The 7th World Investment Forum organized by UNCTAD will take place online from 18 to 22 October, focusing on investing in a speedy and inclusive recovery from the COVID-19 crisis.
The forum, to be held under the theme “Investing in sustainable development”, will address the key challenges facing the global investment-development community today resulting from the new industrial revolution, the sustainability imperative, the realignment of economic governance and the efforts for greater economic resilience.
“Rebuilding an inclusive and speedy recovery from the COVID-19 crisis will not be possible without reigniting both domestic and international investment” declared UNCTAD Secretary-General Rebeca Grynspan.
“This is the largest event dedicated to investment-for-development, bringing together the broadest coalition of investment community stakeholders along the entire global investment chain. It is also the first major, global multi-stakeholder gathering to address the investment dimension of recovery since the start of the pandemic.”
Challenges in investing for development
The first challenge for the international community is mobilizing global investment for the UN Sustainable Development Goals (SDGs).
UNCTAD research shows that the COVID-19 pandemic has reversed the achievements made between 2015 and 2019 in terms of investment in the goals.

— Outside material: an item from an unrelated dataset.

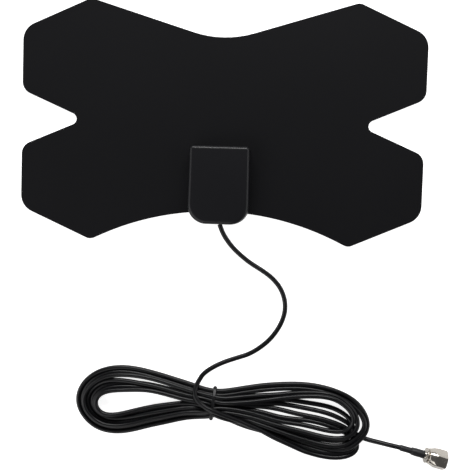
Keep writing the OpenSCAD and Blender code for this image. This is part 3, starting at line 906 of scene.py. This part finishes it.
class ANTENNA_OT_cord(bpy.types.Operator):
    """Lay the coaxial cord, wind its hank and put the tie round the hank's waist"""

    bl_idname = "antenna.cord"
    bl_label = "Cord and tie"

    def execute(self, context):
        own = settings("cord")
        line, crossing_start, crossing_end = cord_line()
        cord = self.add_cord(line, own.diameter)
        crossing = slice(crossing_start, crossing_end)
        under = np.delete(line, np.r_[crossing], axis=0)
        tie = self.add_tie(under, crossing_start, own)
        finish_piece(tie, "tie_round_hank", "black_tie", "antenna", "hank_tie")
        finish_nodes("black_jacket", "cord_inner_end")
        return {"FINISHED"}

    def add_cord(self, line, diameter):
        """A round tube along the centreline."""
        curve = bpy.data.curves.new("coaxial_cord", "CURVE")
        curve.dimensions = "3D"
        curve.bevel_depth = diameter / 2
        curve.bevel_resolution = 5
        curve.resolution_u = 2
        curve.use_fill_caps = True
        spline = curve.splines.new("NURBS")
        spline.points.add(len(line) - 1)
        spline.points.foreach_set("co", np.c_[line, np.ones(len(line))].ravel())
        spline.order_u = 4
        spline.use_endpoint_u = True
        spline.use_smooth = True
        cord = bpy.data.objects.new("coaxial_cord", curve)
        bpy.context.scene.collection.objects.link(cord)
        return finish_piece(cord, "coaxial_cord", "black_jacket", "antenna",
                            "cord_lead", "cord_hank", "cord_tail")

    def add_tie(self, line, start, own):
        """A band drawn tight round the strands that cross the tie's plane."""
        normal = np.array([math.cos(TIE_TURN), math.sin(TIE_TURN), 0])
        along = np.array([-math.sin(TIE_TURN), math.cos(TIE_TURN), 0])
        middle = np.array([0, WAIST_Y, 0])
        strand = line[start:]
        side = (strand - middle) @ normal
        cut = np.where(side[:-1] * side[1:] < 0)[0]
        share = side[cut] / (side[cut] - side[cut + 1])
        through = strand[cut] + share[:, None] * (strand[cut + 1] - strand[cut])
        flat = np.stack([(through - middle) @ along, through[:, 2]], axis=1)
        flat = flat[np.linalg.norm(flat - flat.mean(0), axis=1) < 20 * MM]
        offset = (own.diameter + own.tie_thickness) / 2
        loop = []
        for angle in np.linspace(0, 2 * math.pi, 96, endpoint=False):
            out = np.array([math.cos(angle), math.sin(angle)])
            point = flat[(flat @ out).argmax()] + offset * out
            loop.append((point[0], max(point[1], own.tie_thickness / 2)))
        curve = bpy.data.curves.new("tie", "CURVE")
        curve.dimensions = "3D"
        curve.twist_mode = "Z_UP"
        curve.bevel_depth = own.tie_thickness / 2
        curve.bevel_resolution = 4
        curve.extrude = (own.tie_width - own.tie_thickness) / 2
        spline = curve.splines.new("POLY")
        spline.points.add(len(loop) - 1)
        for point, (a, z) in zip(spline.points, loop):
            point.co = (a, z, 0, 1)
        spline.use_cyclic_u = True
        tie = bpy.data.objects.new("tie", curve)
        bpy.context.scene.collection.objects.link(tie)
        only(tie)
        bpy.ops.object.convert(target="MESH")
        tie = bpy.context.object
        frame_of_tie = Matrix((
            (along[0], 0, normal[0], middle[0]), (along[1], 0, normal[1], middle[1]),
            (0, 1, 0, 0), (0, 0, 0, 1)))
        place(tie, frame_of_tie)
        bpy.ops.object.mode_set(mode="EDIT")
        tidy_shell()
        bpy.ops.object.mode_set(mode="OBJECT")
        for a, z in (min(loop), max(loop)):
            self.add_knob(tie, frame_of_tie @ Vector((a, z, 0)), own.tie_width * 0.62)
        smooth(tie)
        return tie

    def add_knob(self, tie, spot, radius):
        """A small rounded swelling of the tie at one of its two ends."""
        bpy.ops.object.select_all(action="DESELECT")
        bpy.ops.mesh.primitive_uv_sphere_add(
            segments=24, ring_count=12, radius=radius, location=spot)
        ball = bpy.context.object
        bpy.ops.object.transform_apply(location=True, rotation=True, scale=True)
        carve(tie, ball, "UNION")


class ANTENNA_OT_panel(bpy.types.Operator):
    """Finish the two films of the panel and the foil elements between them"""

    bl_idname = "antenna.panel"
    bl_label = "Panel"

    def execute(self, context):
        finish_nodes("black_film", "back_film", "front_film")
        finish_nodes("foil", "left_element", "right_element")
        finish_nodes("tape", "base_tape")
        return {"FINISHED"}


class ANTENNA_OT_housing(bpy.types.Operator):
    """Model the moulded cover and finish what it holds"""

    bl_idname = "antenna.housing"
    bl_label = "Housing"

    def execute(self, context):
        cover = self.add_cover()
        finish_piece(cover, "moulded_cover", "black_housing", "antenna", "housing_cover")
        finish_nodes("black_housing", "housing_base", "cord_clamp")
        finish_nodes("board", "circuit_board")
        finish_nodes("brass", "left_contact", "right_contact", "conductor_end")
        finish_nodes("ferrite", "balun_core")
        finish_nodes("copper", "balun_winding")
        finish_nodes("braid", "shield_end")
        finish_nodes("white_insulator", "dielectric_end")
        return {"FINISHED"}

    def add_cover(self):
        """A box tapered, drafted, rounded, hollowed, and given its posts and the cord's hole."""
        own = settings("housing")
        low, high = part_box("housing_cover")
        size, middle = high - low, (low + high) / 2
        bpy.ops.object.select_all(action="DESELECT")
        bpy.ops.mesh.primitive_cube_add(size=1, location=middle)
        cover = bpy.context.object
        cover.scale = size
        bpy.ops.object.transform_apply(location=True, rotation=True, scale=True)
        bpy.ops.object.mode_set(mode="EDIT")
        pick(cover, "VERT", lambda v: v.co.y > middle.y)
        bpy.ops.transform.resize(value=(own.top_width / size.x, 1, 1))
        pick(cover, "VERT", lambda v: v.co.z > middle.z)
        lean = 2 * own.draft
        bpy.ops.transform.resize(value=(1 - lean / size.x, 1 - lean / size.y, 1))
        self.round_corners(cover, lambda y: y < middle.y, own.lower_radius, 18)
        self.round_corners(cover, lambda y: y > middle.y, own.upper_radius, 8)
        pick(cover, "FACE", lambda f: f.normal.z < -0.9)
        bpy.ops.mesh.delete(type="FACE")
        pick(cover, "EDGE", lambda e: min(v.co.z for v in e.verts) > high.z - 0.01 * MM)
        bpy.ops.mesh.bevel(offset=own.rim_radius, segments=8, affect="EDGES")
        tidy_shell()
        bpy.ops.object.mode_set(mode="OBJECT")
        apply_modifier(cover, "SOLIDIFY", thickness=own.wall, offset=-1,
                       use_even_offset=True)
        self.add_posts(cover, high.z - own.wall)
        exit_end = JACKET_EXIT + Vector((0, 4 * MM, 0))
        exit_start = JACKET_EXIT - Vector((0, 1 * MM, 0))
        carve(cover, rod(settings("cord").diameter / 2 + 0.1 * MM, exit_start, exit_end),
              "DIFFERENCE")
        smooth(cover)
        return cover

    def round_corners(self, cover, side, radius, segments):
        """Rounds the upright corners on one side."""
        pick(cover, "EDGE", lambda e: abs(e.verts[0].co.z - e.verts[1].co.z) > 5 * MM
             and side(e.verts[0].co.y))
        bpy.ops.mesh.bevel(offset=radius, segments=segments, affect="EDGES")

    def add_posts(self, cover, ceiling):
        """Four hollow posts that take the base's pins."""
        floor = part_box("housing_base")[0].z + 1.7 * MM
        for x in (-13.6, 13.6):
            for y in (-20.5, -48):
                foot = Vector((x * MM, y * MM, floor))
                top = Vector((x * MM, y * MM, ceiling + 0.3 * MM))
                carve(cover, rod(2 * MM, foot, top), "UNION")
                bore_top = Vector((x * MM, y * MM, 7 * MM))
                carve(cover, rod(1 * MM, foot - Vector((0, 0, MM)), bore_top), "DIFFERENCE")


class ANTENNA_OT_sleeves(bpy.types.Operator):
    """Model the two shrunk sleeves behind the connector"""

    bl_idname = "antenna.sleeves"
    bl_label = "Sleeves"

    def execute(self, context):
        thin = turned([(-16.5, 1.5), (-16.5, 1.7), (-16.2, 1.84), (-15, 1.88), (-12, 1.86),
                       (-9.6, 1.9), (-9.3, 1.8), (-9.3, 1.5), (-16.5, 1.5)], 0.08)
        thick = turned([(-9.3, 1.5), (-9.3, 2.05), (-9.05, 2.28), (-8.4, 2.36), (-7.2, 2.4),
                        (-6.6, 2.5), (-4, 2.46), (-1.3, 2.5), (-0.95, 2.44), (-0.8, 2.38),
                        (-0.8, 2.2), (-7, 2.2), (-7, 1.5), (-9.3, 1.5)], 0.05)
        for piece, name, node in ((thin, "thin_sleeve", "inner_sleeve"),
                                  (thick, "thick_sleeve", "outer_sleeve")):
            place(piece, CONNECTOR_PLACE)
            smooth(piece, 40)
            finish_piece(piece, name, "shrink_sleeve", "antenna", node)
        return {"FINISHED"}


class ANTENNA_OT_connector(bpy.types.Operator):
    """Model the turned body, its bead and its pin"""

    bl_idname = "antenna.connector"
    bl_label = "Connector body"

    def execute(self, context):
        body = turned([(-6.5, 0.85), (-6.5, 1.15), (-0.8, 1.15), (-0.8, 2.7), (0, 2.7),
                       (0, 4.6), (0.15, 4.75), (0.7, 4.75), (0.9, 4.5), (0.9, 3.5),
                       (3.05, 3.5), (3.05, 4.2), (4.3, 4.2),
                       (4.3, 2.2), (1.4, 2.2), (1.4, 0.85), (-6.5, 0.85)], 0.1)
        bead = turned([(-6.5, 0.24), (-6.5, 0.85), (1.4, 0.85), (1.4, 2.2), (4.3, 2.2),
                       (4.3, 0.7), (4.1, 0.24), (-6.5, 0.24)], 0.05)
        pin = turned([(-6.5, 0), (-6.5, 0.24), (4.3, 0.24), (4.3, 0.4), (11.8, 0.4),
                      (12.05, 0.32), (12.17, 0.18), (12.2, 0)], 0.02, 32)
        for piece, name, slot, node in (
                (body, "turned_body", "nickel", "connector_body"),
                (bead, "bead", "white_insulator", "insulator"),
                (pin, "pin", "brass", "centre_pin")):
            place(piece, CONNECTOR_PLACE)
            smooth(piece, 40)
            finish_piece(piece, name, slot, "antenna", node)
        finish_nodes("nickel", "crimp_ferrule")
        finish_nodes("braid", "shield_crimp")
        return {"FINISHED"}


class ANTENNA_OT_nut(bpy.types.Operator):
    """Model the hexagonal coupling nut and the thread in it"""

    bl_idname = "antenna.nut"
    bl_label = "Coupling nut"

    def execute(self, context):
        own = settings("connector")
        corner = own.across_flats / math.sqrt(3)
        wide = corner / MM + 0.2
        nut = turned([(1.5, 3.55), (1.5, 4), (1.7, 4.4), (2.1, 4.8), (2.6, 4.8), (7.4, wide),
                      (12, wide), (12.7, wide - 0.7), (12.7, 4.95), (12.3, 4.74), (3, 4.74),
                      (3, 3.55), (1.5, 3.55)], 0, 96)
        prism = rod(corner, (0, 0, 0), (0, 0, 14 * MM), 6)
        carve(nut, prism, "INTERSECT")
        soften(nut, 0.05 * MM)
        thread = self.add_thread(own.thread_pitch)
        for piece, name, replaced in ((nut, "nut", ["coupling_nut"]), (thread, "nut_thread", [])):
            place(piece, CONNECTOR_PLACE)
            smooth(piece, 30)
            finish_piece(piece, name, "nickel", "coupling_nut", *replaced)
        return {"FINISHED"}

    def add_thread(self, pitch):
        """A ridge that winds along the nut's bore."""
        low, root, crest = 5 * MM, 4.8 * MM, 4.46 * MM
        turns = 9
        ridge = draw_outline([(root, 0, low), (crest, 0, low + pitch * 0.4),
                              (crest, 0, low + pitch * 0.5), (root, 0, low + pitch * 0.9),
                              (root, 0, low)])
        bpy.ops.mesh.select_all(action="SELECT")
        bpy.ops.mesh.remove_doubles(threshold=0.001 * MM)
        bpy.ops.object.mode_set(mode="OBJECT")
        apply_modifier(ridge, "SCREW", axis="Z", steps=48, render_steps=48, iterations=turns,
                       screw_offset=pitch, angle=2 * math.pi, use_merge_vertices=False)
        bpy.ops.object.mode_set(mode="EDIT")
        pick(ridge, "EDGE", lambda e: e.is_boundary)
        bpy.ops.mesh.edge_face_add()
        tidy_shell()
        bpy.ops.object.mode_set(mode="OBJECT")
        return ridge


class ANTENNA_PT_sidebar(bpy.types.Panel):
    """Sidebar with the antenna's settings and steps"""

    bl_idname = "ANTENNA_PT_sidebar"
    bl_label = "Indoor antenna"
    bl_space_type = "VIEW_3D"
    bl_region_type = "UI"
    bl_category = "Antenna"

    def draw(self, context):
        for group in SETTINGS:
            box = self.layout.box()
            own = settings(group)
            box.label(text=group.title())
            for name in own.__annotations__:
                box.prop(own, name)
        for step in STEPS:
            self.layout.operator(step.bl_idname)


SETTINGS = {
    "panel": PanelSettings, "housing": HousingSettings, "cord": CordSettings,
    "connector": ConnectorSettings, "stage": StageSettings,
}
STEPS = [
    ANTENNA_OT_stage, ANTENNA_OT_panel, ANTENNA_OT_housing, ANTENNA_OT_sleeves,
    ANTENNA_OT_connector, ANTENNA_OT_nut, ANTENNA_OT_cord,
]


def register():
    for kind in [*SETTINGS.values(), *STEPS, ANTENNA_PT_sidebar]:
        bpy.utils.register_class(kind)
    for group, kind in SETTINGS.items():
        setattr(bpy.types.Scene, "antenna_" + group, PointerProperty(type=kind))


def unregister():
    for group in SETTINGS:
        delattr(bpy.types.Scene, "antenna_" + group)
    for kind in reversed([*SETTINGS.values(), *STEPS, ANTENNA_PT_sidebar]):
        bpy.utils.unregister_class(kind)


def main():
    register()
    bpy.ops.antenna.stage()
    bpy.ops.antenna.panel()
    bpy.ops.antenna.housing()
    bpy.ops.antenna.sleeves()
    bpy.ops.antenna.connector()
    bpy.ops.antenna.nut()
    bpy.ops.antenna.cord()


if __name__ == "__main__":
    main()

To get the SDGs back on track, the world requires more investment, public and private into SDG sectors such as health, infrastructure, health and sanitation, particularly in poor countries, to generate sustainable impact. Low-income countries experienced a 9% decrease in their Foreign Direct Investment inflows during the first half of 2021.
The second challenge is the realignment of worldwide investment governance in the new era of the global economy. Realignment induced by the increasing fragmentation in international economic policy making, including systemic competition, and shifts in national economic policy-making from liberalization to regulation and intervention.
The third challenge relates to new technologies and the new industrial revolution, which will have potentially far-reaching consequences for global value chains, with important implications for growth and development.
Forum participants will discuss the strategies and policy measures required to restart the engine of international production and restore supply chains. They will also examine the impact that the COVID-19 crisis had on investment inflows globally, and especially in developing countries.
World leaders to speak at forum in six high profile events
A dozen heads of state and government and over 40 ministers from developed and developing countries are expected to participate in the forum.
Speakers will include 76th UN General Assembly President Abdulla Shahi, UN Deputy Secretary-General Amina Mohammed and Inter-Parliamentary Union President Duarte Pacheco.
They will be joined by over 100 business executives and global market shapers, including the chairs and CEOs of Amundi, BioNTech, Iberdrola, Reckitt, Standard Chartered, Willis Towers Watson, the secretary-general of the International Chamber of Commerce, the CEO of the World Federation of Exchanges and the president and CEO of the United States Council for International Business.
The forum is organized in collaboration with over 60 international partners, including the International Chamber of Commerce, the World Economic Forum, the World Federation of Stock Exchanges, the World Association of Investment Promotion Agencies, the World Trade Organization, the World Health Organization, the International Organization of Securities Commissions and the World Academy of International Business.
James Zhan, UNCTAD director who leads the World Investment Forum underlined that ¨The level and scope of speakers and partners, as well as the rich programme, is truly impressive and will surely be a milestone of strategies and policies for promoting investment in sustainable development.
UNCTAD supports developing countries to access the benefits of a globalized economy more fairly and effectively. It helps equip them to deal with the potential drawbacks of greater economic integration. To do so, it provides analysis, facilitate consensus-building, and offer technical assistance. It helps them to use trade, investment, finance, and technology as vehicles for inclusive and sustainable development.